Penetapan fatwa tersebut berdasarkan beberapa landasan, di antaranya firman Allah SWT dalam surat Al-An’am ayat 145 yang berbunyi:
قُل لَّاۤ اَجِدُ فِىۡ مَاۤ اُوۡحِىَ اِلَىَّ مُحَرَّمًا عَلٰى طَاعِمٍ يَّطۡعَمُهٗۤ اِلَّاۤ اَنۡ يَّكُوۡنَ مَيۡتَةً اَوۡ دَمًا مَّسۡفُوۡحًا اَوۡ لَحۡمَ خِنۡزِيۡرٍ فَاِنَّهٗ رِجۡسٌ اَوۡ فِسۡقًا اُهِلَّ لِغَيۡرِ اللّٰهِ بِهٖۚ
Katakanlah: “Tiadalah Aku peroleh dalam wahyu yang diwahyukan kepadaku, sesuatu yang diharamkan bagi orang yang hendak memakannya, kecuali kalau makanan itu bangkai, atau darah yang mengalir atau daging babi – Karena Sesungguhnya semua itu kotor – atau binatang yang disembelih atas nama selain Allah”. QS. Al-An’am [6]: 145.
Karmin Butuh Pelarut?
Ilustrasi Makanan yang Berwarna (pixabay/Daria-Yakovleva)
Muti Arintawati mengingatkan bahwa penggunaan pewarna juga membutuhkan adanya bahan pelarut, bahan pelapis, hingga bahan pengemulsi agar warna semakin cerah, tidak mudah pudar, dan stabil.
Bahan pelarut dapat menggunakan bahan etanol, triacetin atau gliserin.
Gliserin salah satunya dapat dihasilkan dari proses hidrolisis lemak hewani.
Bahan pelapis dapat menggunakan sumber gelatin, yang umumnya berasal dari gelatin hewani.

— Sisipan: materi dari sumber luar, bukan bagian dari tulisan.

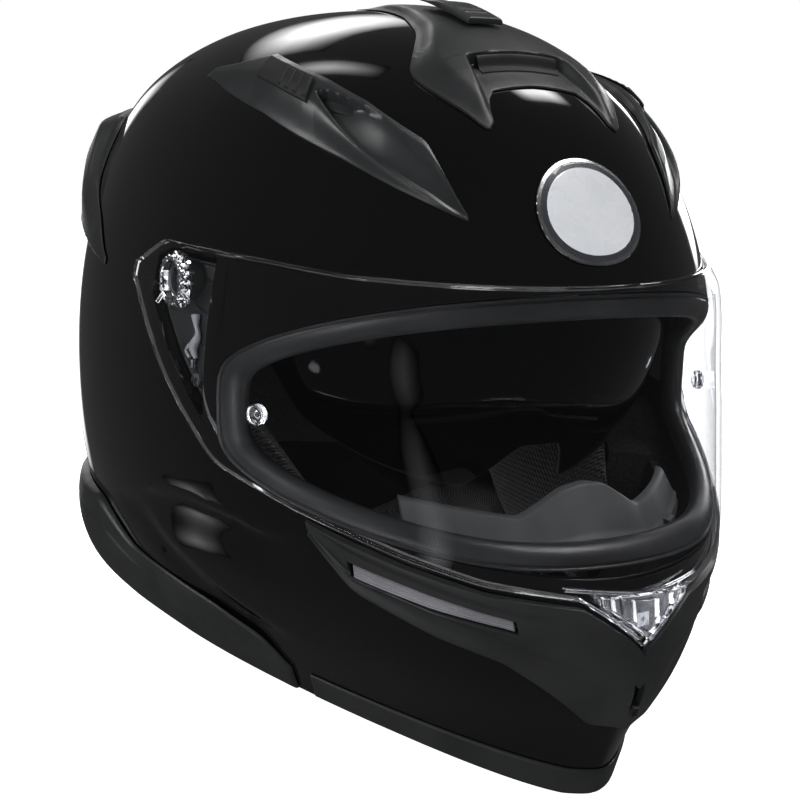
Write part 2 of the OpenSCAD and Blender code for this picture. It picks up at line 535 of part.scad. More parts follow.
// How far the hub ends below the inside of the visor's ear
HUB_SHORT = 3.2;
module base_plate(side) color([0.12, 0.12, 0.125]) {
    half = [POCKET_FROM + 0.8, 73, 76, 79, POCKET_TO - 0.8];
    angles = side > 0 ? half : [for (k = [len(half) - 1:-1:0]) -half[k]];
    surface_plate(angles, steps(0, 1, 5), function (a) row_b(a) + 1.2, function (a) row_c(a) - 1.2,
        function (a, t) -PLATE_OUT, function (a, t) -PLATE_IN);
    on_pivot(side) translate([0, 0, pivot_x - PLATE_OUT - 1.6])
        cylinder(h = PLATE_OUT + 1.6 + visor_gap + ear_lift - HUB_SHORT, r = hub_radius, $fn = FN);
}
module base_plate_left() base_plate(1);
module base_plate_right() base_plate(-1);
module plate_screws() color([0.55, 0.55, 0.57])
    both_sides() for (p = [[72.6, 146.5], [81.5, 189]])
        on_shell(p[0], p[1], 0) translate([0, 0, -PLATE_OUT + 0.3]) difference() {
            cylinder(h = 1.8, r = 2.6, $fn = FN);
            translate([0, 0, 1]) cylinder(h = 2, r = 1.2, $fn = 6);
        }
LEVER_ANGLE = 73.5;
module release_lever(side) color([0.35, 0.36, 0.38])
    on_shell(side * LEVER_ANGLE, 163, -PLATE_OUT + 0.5)
        linear_extrude(1.6) polygon([[-2, -8], [2, -8], [3, -2], [2, 8], [-1, 8], [-2, 0]]);
module release_lever_left() release_lever(1);
module release_lever_right() release_lever(-1);
module lever_springs() color([0.6, 0.6, 0.62])
    both_sides() on_shell(LEVER_ANGLE, 163, -PLATE_OUT + 0.3)
        translate([-1.5, -12.8, 0]) cube([3, 1.6, 1.4]);

// ---------------------------------------------------------------- sun visor
SUN_PIVOT = [0, CENTRE_Y - 30 * ky, 180 * kz];
// The lens is a slice of an ellipsoid that is round about its hinge line, so it slides past itself
lens_half = 104 * kx;
lens_reach = lens_radius * ky;
LENS_TOP = 4;
LENS_END = 87.5;
NOSE_RISE = 15;
BOSS_RADIUS = 6;
BOSS_WALL = 3.2;
BOSS_IN = lens_half - lens_wall;
LENS_ANGLES = steps(-LENS_END, LENS_END, 36);
// Angle of the lens's lower edge below its hinge line, with a notch for the nose
function lens_edge(turn) = lens_angle * (1 - 0.35 * ease(abs(turn), 50, 72))
    - NOSE_RISE * (1 - ease(abs(turn), 4, 15));
function lens_point(turn, fall, depth) = SUN_PIVOT + [(lens_half - depth) * sin(turn),
    -(lens_reach - depth) * cos(turn) * cos(fall), -(lens_reach - depth) * cos(turn) * sin(fall)];
module sun_visor() color([0.05, 0.05, 0.07, 0.6]) difference() {
    union() {
        grid = function (depth) [for (t = steps(1, 0, 8)) [for (q = LENS_ANGLES)
            lens_point(q, -LENS_TOP + (lens_edge(q) + LENS_TOP) * t, depth)]];
        slab(grid(0), grid(lens_wall));
        both_sides() translate(SUN_PIVOT + [BOSS_IN, 0, 0]) rotate([0, 90, 0])
            cylinder(h = BOSS_WALL, r = BOSS_RADIUS, $fn = FN);
    }
    translate(SUN_PIVOT) rotate([0, 90, 0])
        cylinder(h = 3 * lens_half, r = lens_pin + turn_gap, center = true, $fn = FN);
}
PIVOT_GAP = 0.3;
module sun_pivots() color([0.5, 0.5, 0.52])
    both_sides() translate(SUN_PIVOT + [BOSS_IN, 0, 0]) rotate([0, 90, 0]) {
        cylinder(h = BOSS_WALL + PIVOT_GAP + 1, r = lens_pin, $fn = FN);
        translate([0, 0, BOSS_WALL + PIVOT_GAP]) cylinder(h = 1.2, r = BOSS_RADIUS - 1, $fn = FN);
    }
// Lever on the left lower rim, which draws the sun visor's cable
LEVER_ANGLE_FROM = 66;
LEVER_UP = 35;
module sun_lever() color([0.1, 0.1, 0.105])
    on_shell(LEVER_ANGLE_FROM, LEVER_UP, 3.4) {
        translate([-6, -4, 0]) cube([12, 8, 2]);
        translate([-2, -4, 0]) cube([3, 8, 4.5]);
    }
CABLE_RADIUS = 1;
CABLE_PATH = [[68, 39], [74, 37], [80, 38], [87, 40], [94, 47], [98, 57], [CABLE_ANGLE, 68],
    for (z = [84, 100, 120, 140, 160, 176]) [CABLE_ANGLE, z]];
module sun_cable() color([0.2, 0.2, 0.2]) {
    path = [for (p = CABLE_PATH) below(p[0], at_height(p[1]), FOAM_OUT + 1.4)];
    last = len(path) - 1;
    tube([for (k = [0:last]) let (along = unit(path[min(k + 1, last)] - path[max(k - 1, 0)]),
            side = unit(cross(along, [1, 0, 0])), up = cross(side, along))
        [for (q = [0:45:315]) path[k] + CABLE_RADIUS * (cos(q) * side + sin(q) * up)]]);
}

// ---------------------------------------------------------------- chin strap
ANCHOR = [80, 66];
WEB = 2;
anchor_point = below(ANCHOR[0], at_height(ANCHOR[1]), 11);
strap_y = anchor_point[1] - strap_width / 2;
ring_z = 42 * kz;
ring_x = anchor_point[0] - 34;
RING_PITCH = ring_wire + 2;
PLATE_WALL = 1.4;
PLATE_HEIGHT = 14;
RIVET_RADIUS = 2.4;
module strap_plates() color([0.6, 0.6, 0.62])
    both_sides() difference() {
        translate([anchor_point[0] + 0.2, strap_y + 4, anchor_point[2] - PLATE_HEIGHT / 2])
            cube([PLATE_WALL, strap_width - 8, PLATE_HEIGHT]);
        rivet_hole();
    }
// Each rivet holds a strap and its plate to the shell's inner face
module strap_rivets() color([0.6, 0.6, 0.62])
    both_sides() translate([anchor_point[0] - WEB - 1.2, anchor_point[1], anchor_point[2]])
        rotate([0, 90, 0]) {
            cylinder(h = WEB + 4.4, r = RIVET_RADIUS, $fn = FN);
            cylinder(h = 1, r = 4.5, $fn = FN);
        }
// Outline of a ribbon along a path
function ribbon(path) = let (last = len(path) - 1,
        edge = function (k, side) let (v = unit(path[min(k + 1, last)] - path[max(k - 1, 0)]))
            path[k] + side * WEB / 2 * [-v[1], v[0]])
    [for (k = [0:last]) edge(k, 1), for (k = [last:-1:0]) edge(k, -1)];
// Webbing: a path in the XZ plane, extruded across the strap
module webbing(path) translate([0, strap_y + strap_width, 0]) rotate([90, 0, 0])
    linear_extrude(strap_width) polygon(ribbon(path));
module rivet_hole() translate([0, anchor_point[1], anchor_point[2]]) rotate([0, 90, 0])
    cylinder(h = 2 * shell_width, r = RIVET_RADIUS + turn_gap, center = true, $fn = FN);
strap_x = anchor_point[0] - WEB / 2;
// The short strap ends in two sewn loops for the D-rings
module strap_short() color([0.05, 0.05, 0.05]) difference() {
    union() {
        webbing([[strap_x, anchor_point[2] + 8], [strap_x, anchor_point[2] - 5], [strap_x - 5, ring_z + 9],
            [strap_x - 8, ring_z + 3], [strap_x - 14, ring_z], [ring_x, ring_z]]);
        for (k = [0, 1]) translate([ring_x - k * RING_PITCH, strap_y + strap_width, ring_z])
            rotate([90, 0, 0]) cylinder(h = strap_width, r = ring_wire / 2 + 1.4, $fn = FN);
    }
    for (k = [0, 1]) translate([ring_x - k * RING_PITCH, strap_y + strap_width + 1, ring_z])
        rotate([90, 0, 0]) cylinder(h = strap_width + 2, r = ring_wire / 2 + turn_gap, $fn = FN);
    rivet_hole();
}
STRAP_FLOOR = 8;
module strap_long() color([0.05, 0.05, 0.05]) difference() {
    webbing([[-strap_x, anchor_point[2] + 8], [-strap_x, anchor_point[2] - 5],
        for (p = [[0.94, 0.8], [0.85, 0.62], [0.6, 0.32], [0.42, 0.1], [0.3, 0.02], [0.2, 0], [-0.2, 0]])
            [-strap_x * p[0], STRAP_FLOOR + (anchor_point[2] - STRAP_FLOOR) * p[1]]]);
    rivet_hole();
}
// D-ring: a straight bar in the strap's loop and a bow hanging from its ends
RING_BOW = strap_width / 2 + ring_wire / 2 + 1.5;
module d_ring(k) color([0.6, 0.6, 0.62])
    translate([ring_x - k * RING_PITCH, anchor_point[1], ring_z]) {
        rotate([90, 0, 0]) cylinder(h = 2 * RING_BOW, r = ring_wire / 2, center = true, $fn = FN);
        rotate([0, 90, 0]) rotate(-90) rotate_extrude(angle = 180, $fn = 96)
            translate([RING_BOW, 0]) circle(r = ring_wire / 2, $fn = 24);
        for (side = [-1, 1]) translate([0, side * RING_BOW, 0]) sphere(r = ring_wire / 2, $fn = 24);
    }
module d_ring_inner() d_ring(1);
module d_ring_outer() d_ring(0);
module strap_end_stud() color([0.6, 0.6, 0.62])
    translate([10, anchor_point[1], STRAP_FLOOR + WEB / 2 + 0.1]) cylinder(h = 2, r = 5, $fn = FN);
module pad_studs() color([0.5, 0.5, 0.52])
    both_sides() for (p = [[93, 112], [109, 92], [114, 132]])
        multmatrix(frame_below(p[0], p[1], FOAM_IN)) cylinder(h = 3, r = 4, center = true, $fn = FN);

outer_shell();
eps_liner();
chin_foam();
cheek_foam_left();
cheek_foam_right();
crown_pad();
cheek_pad_left();
cheek_pad_right();
neck_roll();
chin_curtain();
eyeport_gasket();
breath_guard();
chin_mask();
louver_left();
louver_right();
chin_vent_button();
chin_vent_filter();
front_rim();
rear_trim();
rear_spoiler();
crown_vent_body();
crown_vent_slider();
brow_vent_left();
brow_vent_right();
brow_slider_left();
brow_slider_right();
badge();
visor();
visor_ring_left();
visor_ring_right();
pinlock_pins();
visor_latch();
latch_striker();
base_plate_left();
base_plate_right();
plate_screws();
release_lever_left();
release_lever_right();
lever_springs();
sun_visor();
sun_pivots();
sun_lever();
sun_cable();
strap_plates();
strap_rivets();
strap_short();
strap_long();
d_ring_inner();
d_ring_outer();
strap_end_stud();
pad_studs();
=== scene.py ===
import json
import math

import bpy
import numpy as np
from mathutils import Matrix, Vector

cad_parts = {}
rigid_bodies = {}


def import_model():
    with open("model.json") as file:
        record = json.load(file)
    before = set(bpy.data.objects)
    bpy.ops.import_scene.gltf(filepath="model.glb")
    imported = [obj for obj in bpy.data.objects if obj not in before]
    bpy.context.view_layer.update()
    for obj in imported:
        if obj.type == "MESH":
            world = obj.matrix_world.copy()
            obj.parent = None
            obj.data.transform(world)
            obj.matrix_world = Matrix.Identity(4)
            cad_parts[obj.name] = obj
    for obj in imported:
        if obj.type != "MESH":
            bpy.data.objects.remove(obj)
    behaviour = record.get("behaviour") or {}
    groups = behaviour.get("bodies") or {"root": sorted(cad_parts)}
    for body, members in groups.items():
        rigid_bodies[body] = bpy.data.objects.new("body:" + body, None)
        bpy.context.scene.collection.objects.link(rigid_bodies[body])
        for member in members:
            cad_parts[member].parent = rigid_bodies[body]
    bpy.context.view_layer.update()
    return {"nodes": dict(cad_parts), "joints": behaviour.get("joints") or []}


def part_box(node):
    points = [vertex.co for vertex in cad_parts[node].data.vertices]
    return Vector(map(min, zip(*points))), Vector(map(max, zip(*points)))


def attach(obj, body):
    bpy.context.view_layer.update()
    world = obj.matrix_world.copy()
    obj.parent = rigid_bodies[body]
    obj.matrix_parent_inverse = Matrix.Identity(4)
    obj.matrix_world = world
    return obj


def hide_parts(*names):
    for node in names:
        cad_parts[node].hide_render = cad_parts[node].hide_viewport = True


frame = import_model()

MM = 0.001
LEFT, RIGHT = 1, -1
SIDES = ((LEFT, "left"), (RIGHT, "right"))

# ------------------------------------------------------------------ the shell's surface
# The plan outline at twelve heights, in millimetres, for the 250 x 356 x 292 shell:
# [height, half width, reach to the front, reach to the back, roundness of the front]
STATIONS = np.array([
    [0, 78, 165, 114, 1.5], [24, 92, 174, 132, 1.5], [53, 109, 186.5, 150, 1.65],
    [87, 120, 184, 161, 1.88], [123, 125, 171, 166, 2], [160, 125, 159, 168, 2.12],
    [196, 119, 150, 168, 2.15], [228, 107, 136, 163, 2.15], [255, 90, 113, 147, 2.15],
    [276, 64, 79, 108, 2.1], [288, 34, 41, 57, 2.05], [292, 0, 0, 0, 2]], float)
LAST = len(STATIONS) - 1
BACK_ROUNDNESS = 2.1
shell_low, shell_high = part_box("outer_shell")
KX = round((shell_high.x - shell_low.x) / 0.250, 2)
KY = round((shell_high.y - shell_low.y) / 0.356, 2)
KZ = round(shell_high.z / 0.292, 2)
CENTRE_Y = 9.5 * KY
# Distances over which the skin is drawn in to make an inner surface
MIDDLE_Z, CROWN_REACH, HALF_WIDTH, HALF_LENGTH = 150, 142, 125, 165

VISOR_LOW = [[0, 66], [13, 84], [28, 88], [39, 95], [53, 106], [66, 119], [76, 149], [86, 183]]
VISOR_TOP = [[0, 194], [45, 195], [60, 197], [80, 198], [86, 187]]
MASK_LOW = [[0, 33], [12, 35], [20, 48], [27, 59], [36, 66], [47, 79], [53, 100]]
TRIM_TOP = [[60, 30], [63, 44], [72, 54], [82, 60], [93, 64], [102, 79], [180, 80]]
BROW_LOW = [[24, 216], [37, 226], [48, 235], [69, 249], [82, 255], [95, 261]]
BROW_TOP = [[24, 217.5], [31, 243], [44, 255], [54, 261], [75, 270], [95, 264]]
SPOILER_LOW = [[99, 181], [120, 190], [180, 196]]
SPOILER_TOP = [[99, 183], [106, 198], [120, 214], [127, 238], [180, 246]]


def lookup(x, table):
    xs, ys = zip(*table)
    return np.interp(np.abs(x), xs, ys)


def rounded(x, table, blur=2.5):
    """A lookup with its corners rounded off over a few units."""
    steps = np.linspace(-1, 1, 9)
    weights = np.exp(-2 * steps ** 2)
    total = sum(w * lookup(np.abs(x) + blur * k, table) for k, w in zip(steps, weights))
    return total / weights.sum()


def ease(x, low, high):
    t = np.clip((x - low) / (high - low), 0, 1)
    return t * t * (3 - 2 * t)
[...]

Bahan pengemulsi dapat menggunakan turunan asam lemak yang berasal dari asam lemak hewani.
Mengingat bahan tambahan pada pewarna alami tersebut banyak menggunakan bahan dari hewan, maka harus dipastikan bahwa bahan tersebut berasal dari hewan halal yang diproses secara halal.
Itulah penjelasan mengenai Karmin.
Semoga artikel ini bermanfaat.
Disarankan bertanya langsung pada ulama, pendakwah atau Ahli Agama Islam agar mendapatkan pemahaman yang lebih dalam.